A render of the expanded facility (McCarthy)
A joint venture of Jacobs and McCarthy has won a $160m contract to improve groundwater desalination capacity in southern California, where over-extraction of groundwater in the first half of the 20th Century led to seawater contamination inland.

The client is the Water Replenishment District (WRD), a groundwater agency serving 4 million people in southern Los Angeles County, including part of the City of Los Angeles.

Jacobs and McCarthy will expand the Robert W. Goldsworthy Desalter Facility so it can provide up to 9 million more gallons of drinking water a day to the 88,000 residents of the city of Torrance by 2027.

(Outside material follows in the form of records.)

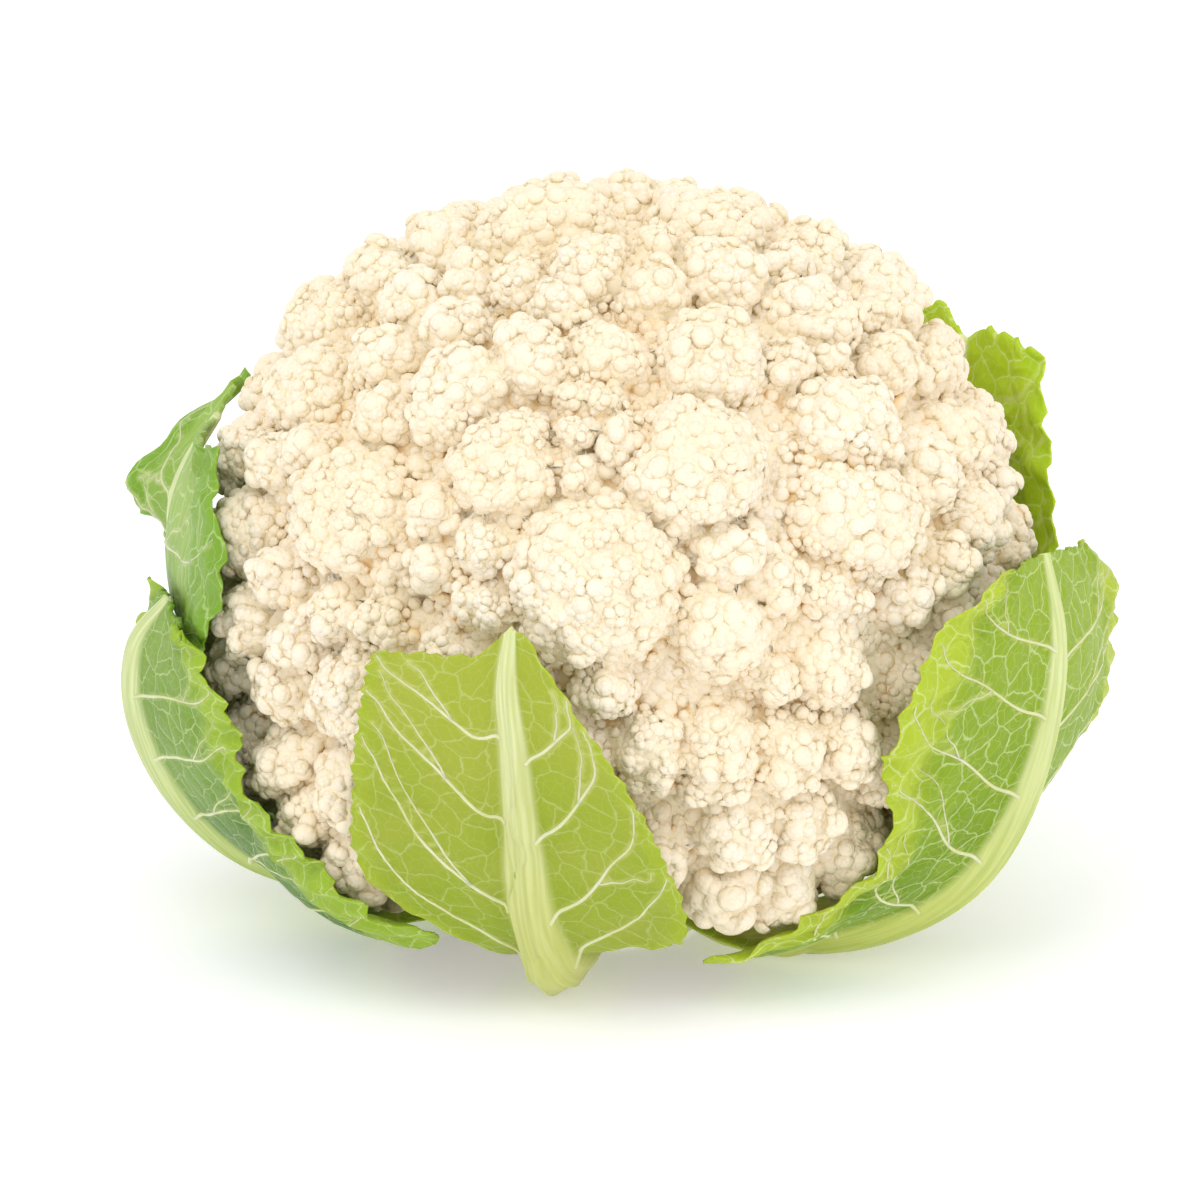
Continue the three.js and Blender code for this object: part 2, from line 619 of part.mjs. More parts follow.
// Triangles of a closed sheet: an outer grid, an inner grid split alike, and the rim.
function shellTriangles(rows, columns) {
  const triangles = [];
  const shift = rows * columns;
  for (let row = 0; row + 1 < rows; row++) {
    for (let column = 0; column + 1 < columns; column++) {
      const a = row * columns + column;
      const b = a + 1;
      const c = a + columns;
      const d = c + 1;
      triangles.push([a, b, d], [a, d, c]);
      triangles.push([shift + a, shift + d, shift + b], [shift + a, shift + c, shift + d]);
    }
  }
  const rim = [];
  for (let column = 0; column < columns - 1; column++) rim.push(column);
  for (let row = 0; row < rows - 1; row++) rim.push(row * columns + columns - 1);
  for (let column = columns - 1; column > 0; column--) rim.push((rows - 1) * columns + column);
  for (let row = rows - 1; row > 0; row--) rim.push(row * columns);
  rim.forEach((a, i) => {
    const b = rim[(i + 1) % rim.length];
    triangles.push([a, shift + b, b], [a, shift + a, shift + b]);
  });
  return triangles;
}

// ---------------------------------------------------------------- the object

const cauliflower = new THREE.Group();
cauliflower.add(meshOf("curd", curdGeometry(lobes), COLOURS.curd, ROUGHNESS.curd));
cauliflower.add(meshOf("stem", stemGeometry(), COLOURS.stem, ROUGHNESS.stem));
for (const leaf of LEAVES) {
  cauliflower.add(meshOf(leaf.name, leafGeometry(leaf), leaf.colour, ROUGHNESS.leaf));
}

export default cauliflower;
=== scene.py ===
"""Looks for a trimmed head of cauliflower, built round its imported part: a curd of small buds,
seven wrapper leaves with their veins, and the cut stem. It is laid out as an add-on."""

import math

import bmesh
import bpy
import numpy as np
from bpy.props import FloatProperty, FloatVectorProperty, PointerProperty
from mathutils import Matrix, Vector, kdtree, noise


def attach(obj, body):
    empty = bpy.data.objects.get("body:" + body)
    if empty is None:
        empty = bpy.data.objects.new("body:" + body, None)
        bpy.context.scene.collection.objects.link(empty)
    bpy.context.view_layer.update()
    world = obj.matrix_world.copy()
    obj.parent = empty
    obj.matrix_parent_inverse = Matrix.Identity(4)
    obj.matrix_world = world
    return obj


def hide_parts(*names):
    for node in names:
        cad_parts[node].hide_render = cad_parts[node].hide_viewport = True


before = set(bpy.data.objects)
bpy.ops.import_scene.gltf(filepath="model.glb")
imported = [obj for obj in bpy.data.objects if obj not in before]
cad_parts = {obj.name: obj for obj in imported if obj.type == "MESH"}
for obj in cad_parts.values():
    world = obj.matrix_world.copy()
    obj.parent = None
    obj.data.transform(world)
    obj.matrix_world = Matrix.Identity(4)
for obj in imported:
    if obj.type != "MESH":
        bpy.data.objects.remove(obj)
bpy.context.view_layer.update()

bl_info = {
    "name": "Cauliflower",
    "version": (1, 0, 0),
    "blender": (4, 5, 0),
    "location": "3D View > Sidebar > Cauliflower",
    "description": "Dresses a packed cauliflower with buds, veined leaves and a cut stem",
    "category": "Add Mesh",
}

# Constants are in millimetres, as the part's are. Meshes and settings are in metres.
MM = 0.001
GOLDEN_ANGLE = math.pi * (3 - math.sqrt(5))

# The part's stream of numbers: each state is the last one times a factor, plus a step, and
# starts again at the size.
STREAM_FACTOR = 1103515245.0
STREAM_STEP = 12345.0
STREAM_SIZE = 2147483648.0
NOISE_SHIFT = (17.3, 5.1, 9.7)   # how far each seed moves the noise
BATCH = 2000                     # points that are worked on at a time, to spare memory


# ------------------------------------------------------------------------------ helpers


def random_stream(seed):
    """The part's own repeatable stream of numbers from 0 to 1."""
    state = float(seed)
    while True:
        state = math.fmod(state * STREAM_FACTOR + STREAM_STEP, STREAM_SIZE)
        yield state / STREAM_SIZE


def unit(vectors):
    return vectors / np.linalg.norm(vectors, axis=-1, keepdims=True)


def direction(z, turn):
    """The unit direction of height z at a turn round the upright axis."""
    flat = math.sqrt(1 - z * z)
    return np.array([flat * math.cos(turn), flat * math.sin(turn), z])


def squared_distances(a, b):
    """Squared distance from each point of a to each point of b."""
    return np.maximum((a * a).sum(1)[:, None] + (b * b).sum(1)[None, :] - 2 * a @ b.T, 0)


def smoothstep(low, high, x):
    t = np.clip((x - low) / (high - low), 0, 1)
    return t * t * (3 - 2 * t)


def profile(knots, x):
    """Value at x of a line drawn through (x, y) knots."""
    return np.interp(x, [k[0] for k in knots], [k[1] for k in knots])


def waviness(points, wavelength, seed):
    """Smooth noise from about -1 to 1 at each point."""
    shift = Vector([seed * step for step in NOISE_SHIFT])
    return np.array([noise.noise(Vector(p) / wavelength + shift) for p in points])


def new_mesh(name, points, faces, smooth=True):
    """A mesh from points in millimetres and equal-sized faces, both as arrays."""
    mesh = bpy.data.meshes.new(name)
    faces = np.asarray(faces, np.int32)
    sides = faces.shape[1]
    mesh.vertices.add(len(points))
    mesh.vertices.foreach_set("co", (np.asarray(points) * MM).astype(np.float32).ravel())
    mesh.loops.add(faces.size)
    mesh.loops.foreach_set("vertex_index", faces.ravel())
    mesh.polygons.add(len(faces))
    mesh.polygons.foreach_set("loop_start", np.arange(len(faces), dtype=np.int32) * sides)
    mesh.update(calc_edges=True)
    mesh.polygons.foreach_set("use_smooth", np.full(len(faces), smooth))
    mesh.validate()
    return mesh


def store(mesh, name, values):
    """Keeps a number for each point of a mesh, which a material or a tree reads by name."""
    layer = mesh.attributes.new(name, "FLOAT", "POINT")
    layer.data.foreach_set("value", np.asarray(values, np.float32))


def add_piece(name, mesh, replaced):
    """Links a finished mesh as a piece that rides on the body and stands for a node."""
    piece = bpy.data.objects.new(name, mesh)
    bpy.context.scene.collection.objects.link(piece)
    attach(piece, "root")
    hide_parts(replaced)


# ------------------------------------------------------------------- node tree helpers


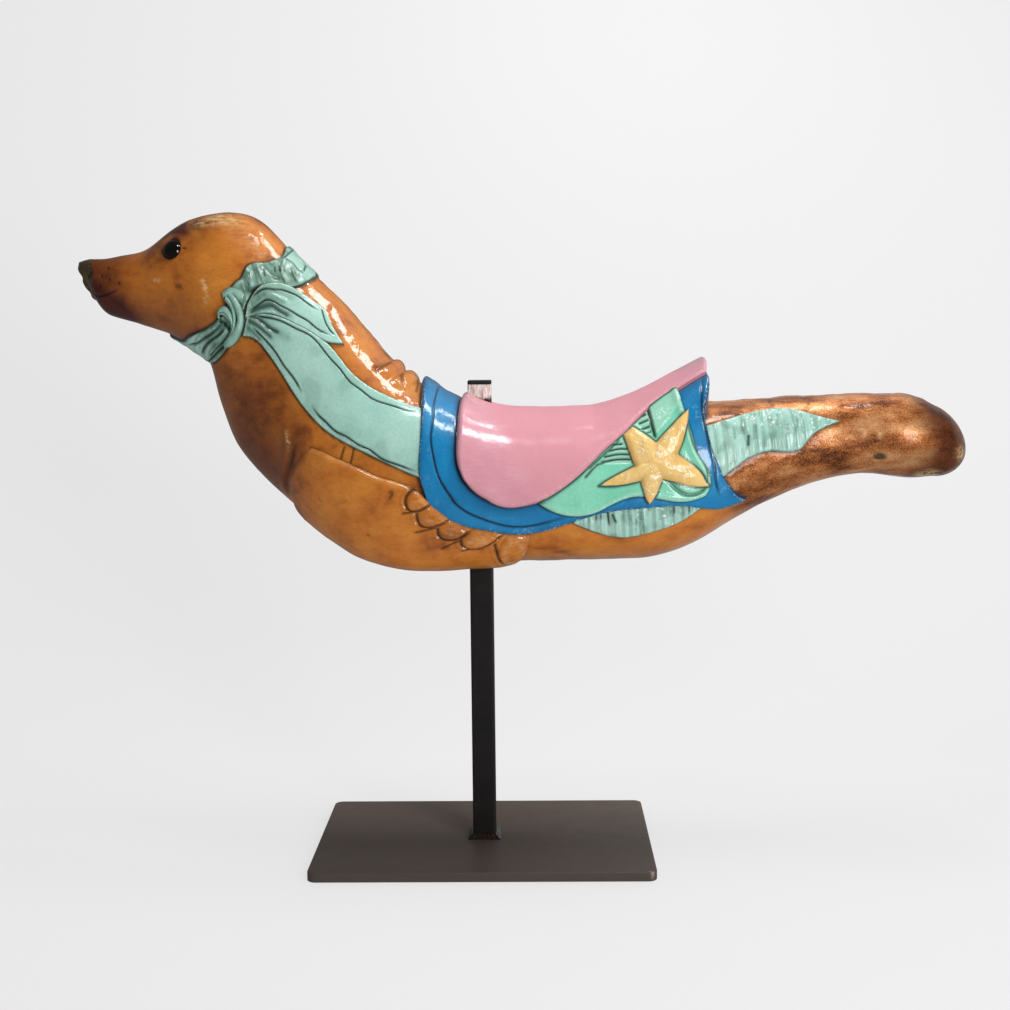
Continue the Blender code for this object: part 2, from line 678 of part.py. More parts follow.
# The figure, from its body and its carving.
near_front = [("varnished_wood", flipper())] + [("varnished_wood", toe(*row)) for row in TOES]
carving = near_front + [(name, mirrored(piece)) for name, piece in near_front]
carving += [("varnished_wood", roll) for roll in neck_rolls()]
carving += [
    ("mint_paint", scarf_band()),
    ("mint_paint", scarf_tail(LONG_TAIL, along=20, across=5)),
    ("mint_paint", scarf_tail(SHORT_TAIL, along=9, across=5)),
    ("mint_paint", scarf_knot()),
    ("blue_paint", blanket()),
    ("green_paint", green_cloth()),
    ("yellow_paint", starfish()),
    ("pink_paint", saddle()),
    ("mint_paint", kelp(BELLY_KELP, along=11, across=3)),
    ("mint_paint", kelp(TAIL_KELP, along=13, across=4)),
]
figure = place("seal_figure", [("varnished_wood", body())], unit, BELLY_HEIGHT)
raised = helper(place("raised_carving", carving, unit, BELLY_HEIGHT))
combine(figure, raised, "UNION")

# The hole for the post, and the eye sockets.
hole_width = POST_WIDTH + 2 * HOLE_CLEARANCE
hole_outline = rounded_rectangle(hole_width, hole_width, POST_CORNER, CORNER_STEPS)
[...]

The upgrade will deploy nano filtration and reverse osmosis membrane technology to remove salts from the extracted groundwater.

The work includes building new groundwater extraction wells and raw water pipelines.

The contract is part of WRD’s “Brackish Groundwater Reclamation Program”, which aims to address aquifers made salty by unregulated pumping prior to 1959, when WRD was founded.

The unregulated pumping depleted the fresh water table to below sea level, allowing nearby seawater to seep in.

“As water resources in the West are increasingly strained, advanced water treatment technologies are providing excellent solutions for communities like Torrance to ensure a sustainable and resilient water supply,” said McCarthy’s Water Group vice president Sagrado Sparks.